*GIVEN MATERIAL*.
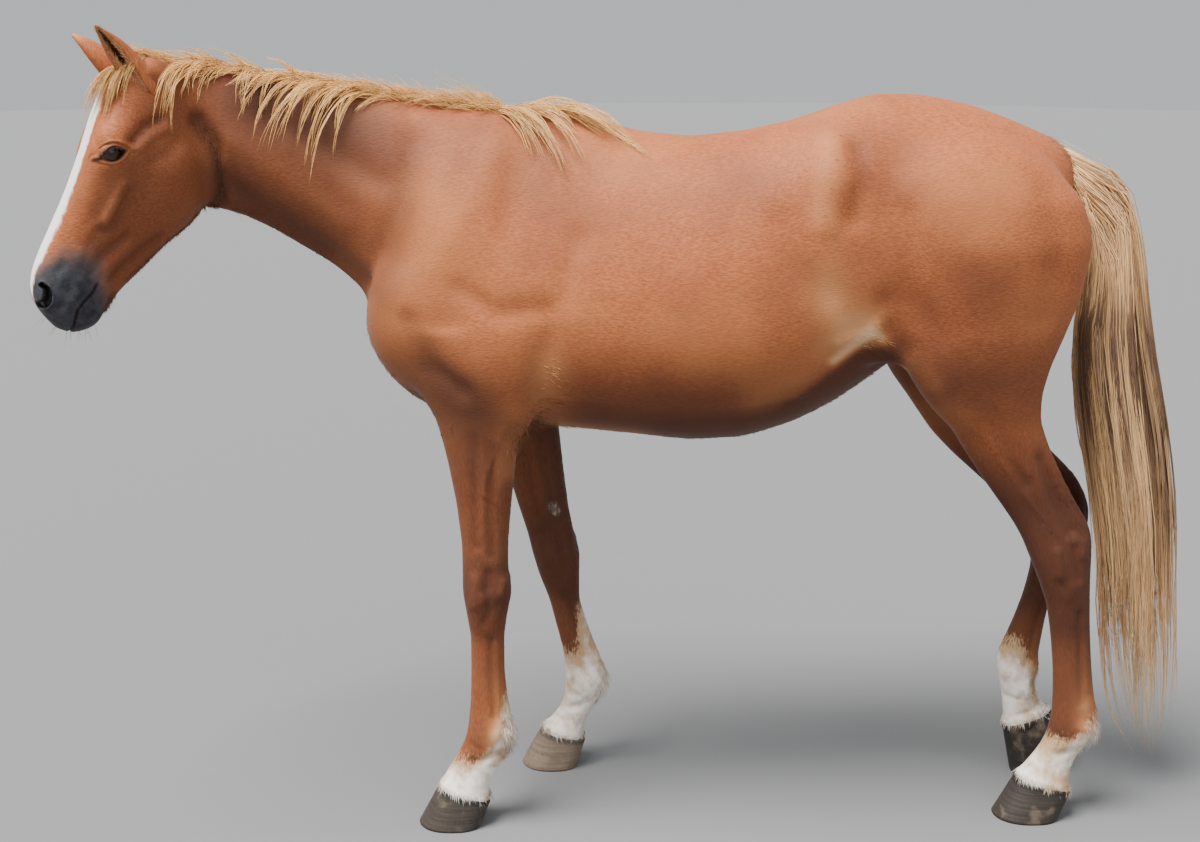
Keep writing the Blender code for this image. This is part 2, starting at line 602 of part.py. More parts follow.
def build_body():
    """Trunk, neck, head and legs in one skin."""
    pieces = [
        loft("trunk", level_sections(TRUNK, 0.02, 0.022)),
        loft("neck", bend(level_sections(NECK, 0.02, 0.025))),
        loft("head", head_sections(HEAD, 0.012, 0.010)),
        loft("near fore", leg_sections(NEAR_FORE, LEFT, 0.012, 0.010)),
        loft("far fore", leg_sections(FAR_FORE, RIGHT, 0.012, 0.010)),
        loft("near hind", leg_sections(NEAR_HIND, LEFT, 0.012, 0.012)),
        loft("far hind", leg_sections(FAR_HIND, RIGHT, 0.012, 0.012)),
    ]
    for name, (centre, sizes, lean) in MASSES.items():
        pieces += [ellipsoid(name, centre, sizes, lean, side) for side in (LEFT, RIGHT)]
    for side in (LEFT, RIGHT):
        down, out, front = BROW_AT
        pieces.append(ball("brow", head_place(down, side * out, front), BROW_RADIUS))
    return grow_together(pieces)


def ball(name, centre, radius):
    """A round ball, such as an eye."""
    mesh = bmesh.new()
    bmesh.ops.create_uvsphere(mesh, u_segments=14, v_segments=8, radius=radius)
    bmesh.ops.translate(mesh, vec=Vector(centre), verts=mesh.verts)
    return finished(name, mesh)


def build_ear(name, base, tip):
    """A cupped leaf: each ring is a crescent, its hollow facing forward and outward."""
    rise = np.linspace(0, 1, EAR_RINGS)[:, None]
    half, cup, wall = (column[:, None] for column in soften(EAR, rise[:, 0], 0.05).T)
    angle = np.linspace(-EAR_WRAP, EAR_WRAP, EAR_POINTS)[None]
    outer = np.stack([half * np.sin(angle), -cup * np.cos(angle)], axis=-1)
    inner = outer * np.stack([1 - wall / half, 1 - wall / cup], axis=-1).clip(0.05, 1)
    ring = np.concatenate([outer, inner[:, -2:0:-1]], axis=1)
    side = np.sign(base[1])
    base, tip = head_place(*base), head_place(*tip)
    along = tip - base
    up = along / np.linalg.norm(along)
    facing = Matrix.Rotation(BEND_ANGLE + HEAD_TURN - side * EAR_OPENING, 3, "Z") @ Vector((-1, 0, 0))
    mouth = np.array(facing) - up * np.dot(facing, up)
    mouth /= np.linalg.norm(mouth)
    across = np.cross(up, mouth)
    centre = base + rise * along - EAR_CURVE * np.sin(np.pi * rise) * mouth
    return loft(name, centre[:, None] + ring[..., :1] * across + ring[..., 1:] * mouth)


def build_hoof(name, toe, heel, top_toe, top_heel, side_place, halves):
    """A hoof: level sections that lean with the wall from the sole up to the coronet."""
    rise = np.linspace(0, 1, 3)[:, None]
    front = np.array(toe) + rise * (np.array(top_toe) - toe)
    back = np.array(heel) + rise * (np.array(top_heel) - heel)
    angle = np.linspace(0, 2 * np.pi, HOOF_POINTS, endpoint=False)[None]
    across, forward = rounded(angle, TOE_ROUND, HEEL_ROUND)
    middle, reach = (front + back) / 2, (front - back) / 2
    flat = middle[:, None] + forward[..., None] * reach[:, None]
    half = halves[0] + rise * (halves[1] - halves[0])
    points = np.stack([flat[..., 0], side_place + half * across, flat[..., 1]], axis=-1)
    return loft(name, points)


def build_tail_hair():
    """The fall of the tail, as level sections."""
    spacing = 0.09
    places = np.append(np.arange(TAIL[0][0], TAIL[-1][0] - spacing / 2, spacing), TAIL[-1][0])
    front, back, half = (column[:, None] for column in soften(TAIL, places, 0.015).T)
    angle = np.linspace(0, 2 * np.pi, HAIR_POINTS, endpoint=False)[None]
    x = (front + back) / 2 + np.cos(angle) * (back - front) / 2
    y = half * np.sin(angle)
    return loft("tail_hair", np.stack([x, y, places[:, None] + 0 * x], axis=-1))


def build_dock():
    """The fleshy root of the tail, from inside the croup down into the hair."""
    rise = np.linspace(0, 1, 6)[:, None]
    route = np.array(DOCK_START) + rise * (np.array(DOCK_END) - DOCK_START)
    route[:, 0] += DOCK_ARCH * np.sin(np.pi * rise[:, 0])
    radius = DOCK_RADII[0] + rise * (DOCK_RADII[1] - DOCK_RADII[0])
    angle = np.linspace(0, 2 * np.pi, HAIR_POINTS, endpoint=False)[None]
    x = route[:, :1] + radius * np.cos(angle) * DOCK_TILT[0]
    z = route[:, 2:] + radius * np.cos(angle) * DOCK_TILT[1]
    return loft("dock", np.stack([x, radius * np.sin(angle), z], axis=-1))


def build_mane():
    """The mane: a roll of hair along the crest that thins out down both sides of the neck."""
    places = np.linspace(MANE[0][0], MANE[-1][0], 14)
    left, right, thick = (column[:, None] for column in soften(MANE, places, 0.02).T)
    columns = soften(NECK, places, 0.025)[:, :, None]
    top, bottom, half, middle, above, below = np.moveaxis(columns, 1, 0)
    share = np.linspace(-1, 1, MANE_POINTS)[None]
    lean = np.radians(np.where(share < 0, left, right)) * share
    across, up = rounded(np.pi / 2 - lean, above, below)
    stand = 1 + thick * (1 - share**4) / (top - middle)
    outer = np.stack([half * across * stand, middle + (top - middle) * up * stand], axis=-1)
    inner = np.stack([half * across * MANE_ROOT, middle + (top - middle) * up * MANE_ROOT], axis=-1)
    ring = np.concatenate([outer, inner[:, ::-1]], axis=1)
    points = np.stack([places[:, None] + 0 * ring[..., 0], ring[..., 0], ring[..., 1]], axis=-1)
    return loft("mane", bend(points))


def build_forelock():
    """The forelock: a flat lock from the poll down over the forehead."""
    down, front, half, thick = (column[:, None] for column in np.array(FORELOCK).T)
    angle = np.linspace(0, 2 * np.pi, HAIR_POINTS, endpoint=False)[None]
    return loft(
        "forelock", head_place(down + 0 * angle, half * np.cos(angle), front + thick * np.sin(angle))
    )


def largest_piece(made):
    """Drops the crumbs that a cut leaves beside a part."""
    mesh = bmesh.new()
    mesh.from_mesh(made.data)
    unseen, islands = set(mesh.verts), []
    while unseen:
        front = [unseen.pop()]
        island = set(front)
        while front:
            near = {edge.other_vert(point) for point in front for edge in point.link_edges}
            front = list(near - island)
            island |= near
        unseen -= island
        islands.append(island)
    islands.sort(key=len)
    crumbs = [point for island in islands[:-1] for point in island]
    bmesh.ops.delete(mesh, geom=crumbs, context="VERTS")
    mesh.to_mesh(made.data)
    mesh.free()
    return made


def part_leg(body, name, hoof):
    """Takes a leg off the body and parts it at the knee or hock, the fetlock and the coronet."""
    kind = name.split("_")[1]
    piece = largest_piece(take_from(body, name + "_" + LEG_PARTS[kind][0], *LEG_BOXES[name]))
    parts = [piece]
    for height, part in zip(LEG_CUTS[name], LEG_PARTS[kind][1:]):
        piece = slice_off(piece, name + "_" + part, (0, 0, height), (0, 0, -1))
        parts.append(piece)
    (toe_x, toe_z), (heel_x, heel_z) = hoof[2:4]
    slope = Vector((heel_x - toe_x, 0, heel_z - toe_z)).normalized()
    normal = Vector((-slope.z, 0, slope.x)) * -1
    keep_side(piece, Vector((toe_x, 0, toe_z)) - normal * GAP, normal)
    return parts


def part_trunk(body):
    """Parts the body, whose legs are off, into head, muzzle, neck, forehand and hindquarters."""
    place, way = HEAD_CUT
    head = slice_off(body, "head", bend(np.array(place)), Matrix.Rotation(BEND_ANGLE, 3, "Z") @ Vector(way))
    yaw = Matrix.Rotation(BEND_ANGLE + HEAD_TURN, 3, "Z")
    muzzle_way = yaw @ Vector((HEAD_DOWN[0], 0, HEAD_DOWN[1]))
    muzzle = slice_off(head, "muzzle", head_place(MUZZLE_DOWN, 0, 0), muzzle_way)
    neck = slice_off(body, "neck", *NECK_CUT)
    forehand = slice_off(body, "forehand", *FOREHAND_CUT)
    hindquarters = slice_off(body, "hindquarters", *HINDQUARTERS_CUT)
    body.name = "barrel"
    return [head, muzzle, neck, forehand, hindquarters, body]


def build_eyes(body):
    """The eyeballs, and the sockets for them in the head."""
    eyes = []
    for name, side in (("eye_left", LEFT), ("eye_right", RIGHT)):
        centre = head_place(EYE_AT[0], side * EYE_AT[1], EYE_AT[2])
        eyes.append(ball(name, centre, EYE_RADIUS))
        socket = ball("socket", centre, EYE_RADIUS + GAP)
        combine(body, socket, "DIFFERENCE")
        discard(socket)
    return eyes


def stand_in_middle(parts):
    """Moves the horse so that the middle of its box stands over the origin."""
    points = np.concatenate([np.array([tuple(point.co) for point in part.data.vertices]) for part in parts])
    low, high = points.min(axis=0), points.max(axis=0)
    shift = Matrix.Translation((-(low[0] + high[0]) / 2, -(low[1] + high[1]) / 2, 0))
    for part in parts:
        part.data.transform(shift)


def main():
    clear_scene()
    body = build_body()
    eyes = build_eyes(body)
    ears = [build_ear(name, *ends) for name, ends in EARS.items()]
    dock = build_dock()
    tail = fit_against(build_tail_hair(), [body, dock])
    mane = fit_against(build_mane(), [body, *ears])
    forelock = fit_against(build_forelock(), [body, *ears, mane])
    for root in (*ears, dock):
        fit_against(root, [body])
    hair = [largest_piece(part) for part in (tail, mane, forelock)]
    hooves, legs = [], []
    for name, hoof in HOOVES.items():
        horn = build_hoof(name + "_hoof", *hoof)
        hooves.append(keep_side(horn, Vector((0, 0, 0)), Vector((0, 0, -1))) if hoof[0][1] < 0 else horn)
        legs += part_leg(body, name, hoof)
    flesh = [largest_piece(part) for part in (*part_trunk(body), *legs, *ears, dock)]
    for part in flesh:
        dark, white = part.name == "muzzle", part.name.endswith("pastern")
        colour(part, *(DARK_MUZZLE if dark else WHITE_SOCK if white else CHESTNUT))
    for parts, finish in ((hair, FLAXEN), (hooves, HORN), (eyes, EYE_BROWN)):
        for part in parts:
            colour(part, *finish)
    stand_in_middle(flesh + hair + hooves + eyes)


main()
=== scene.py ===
"""A young chestnut riding horse standing at rest, life size, worked up round its solid model.

It looks along -X with its left side towards -Y. Sizes are in metres.
"""
import math

import bmesh
import bpy
import numpy as np
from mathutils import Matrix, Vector


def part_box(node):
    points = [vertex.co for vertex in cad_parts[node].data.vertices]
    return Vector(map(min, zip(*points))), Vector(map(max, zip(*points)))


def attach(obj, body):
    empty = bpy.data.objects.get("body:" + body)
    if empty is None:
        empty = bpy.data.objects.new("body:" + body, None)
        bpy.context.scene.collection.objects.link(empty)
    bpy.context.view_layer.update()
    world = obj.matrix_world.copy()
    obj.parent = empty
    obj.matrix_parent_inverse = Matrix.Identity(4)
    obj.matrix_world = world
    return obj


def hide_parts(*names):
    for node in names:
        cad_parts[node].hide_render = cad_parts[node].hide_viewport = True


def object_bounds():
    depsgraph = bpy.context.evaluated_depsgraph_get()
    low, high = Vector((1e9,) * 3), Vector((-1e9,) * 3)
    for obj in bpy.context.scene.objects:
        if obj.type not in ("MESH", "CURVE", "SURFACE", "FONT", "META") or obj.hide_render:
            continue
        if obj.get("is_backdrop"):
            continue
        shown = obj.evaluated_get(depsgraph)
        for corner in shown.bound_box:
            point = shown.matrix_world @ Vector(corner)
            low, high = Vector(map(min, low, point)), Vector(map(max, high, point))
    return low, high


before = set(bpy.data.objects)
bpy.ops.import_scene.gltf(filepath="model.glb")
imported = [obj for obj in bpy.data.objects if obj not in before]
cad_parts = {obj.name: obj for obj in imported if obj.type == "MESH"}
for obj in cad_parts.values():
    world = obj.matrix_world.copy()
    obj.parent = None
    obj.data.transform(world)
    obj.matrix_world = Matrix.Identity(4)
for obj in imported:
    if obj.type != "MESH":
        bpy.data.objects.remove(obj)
CAD_BOX = [list(corner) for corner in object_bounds()]

# ---------------------------------------------------------------------------------------
# The hide. One skin over trunk, neck, head and legs, of thin short-haired leather that
# shows the muscles, veins and folds below it. It is worked out as the surface where the
# depth under the body's rounded sections is nothing, and but for its raised forms it lies
# inside the solid model by the depth of the coat.
# ---------------------------------------------------------------------------------------
# The tables hold places measured before the model was centred: SHIFT carries them over.
HOOF_CORNER = np.array([-0.402, -0.215, 0.0])
SHIFT = (np.array(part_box("left_fore_hoof")[0]) - HOOF_CORNER) * (1, 1, 0)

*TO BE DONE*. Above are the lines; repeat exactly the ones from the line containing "from mathutils import Matrix, Vector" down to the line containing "depsgraph = bpy.context.evaluated_depsgraph_get()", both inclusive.

*OUTPUT OF THE EXERCISE*.
from mathutils import Matrix, Vector


def part_box(node):
    points = [vertex.co for vertex in cad_parts[node].data.vertices]
    return Vector(map(min, zip(*points))), Vector(map(max, zip(*points)))


def attach(obj, body):
    empty = bpy.data.objects.get("body:" + body)
    if empty is None:
        empty = bpy.data.objects.new("body:" + body, None)
        bpy.context.scene.collection.objects.link(empty)
    bpy.context.view_layer.update()
    world = obj.matrix_world.copy()
    obj.parent = empty
    obj.matrix_parent_inverse = Matrix.Identity(4)
    obj.matrix_world = world
    return obj


def hide_parts(*names):
    for node in names:
        cad_parts[node].hide_render = cad_parts[node].hide_viewport = True


def object_bounds():
    depsgraph = bpy.context.evaluated_depsgraph_get()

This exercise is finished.